I think given that game developers these days are releasing more and more buggy, untested and unfinished games that often outright lie about minimum PC requirements it's not surprising that piracy is becoming more and more acceptable to test whether a game is even playable let alone good.
I certainly wouldn't buy a game unless I'd played it first.
That's true enough, but if you take that point of view you might end up like the pirates in that other post about "copy-protection biting them in the butt" - can't be bothered to go back and get the actual post...

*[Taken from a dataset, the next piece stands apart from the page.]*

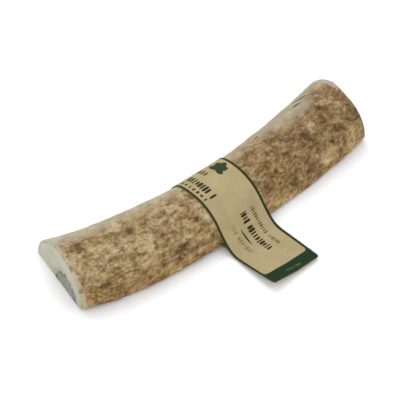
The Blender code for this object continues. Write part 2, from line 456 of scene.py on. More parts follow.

I think the point is that if there's a type of copy-protection on the game (obviously Sins doesn't, but this is an example) that checks
throughout the gameplay itself whether or not the game is pirated, and, if pirated, it dumps the game, then pirates are going to be thinking "gosh, this game is buggy - I'm not going to buy it," when in actual fact the reason it keeps crashing is BECAUSE they are pirates, and wouldn't do so in a legitimate copy.
In other words, something may come up on a pirated copy that you, the gamer, might see as a bug with the game anyway, but may be an artifact of the copy being pirated...
I don't break the law to see what a game is like. I read reviews. Of both users AND game sites - it provides a good view. Obviously, you'd ignore user reviews like "I hate this game coz it's boring" and look for the reasonably constructed ones.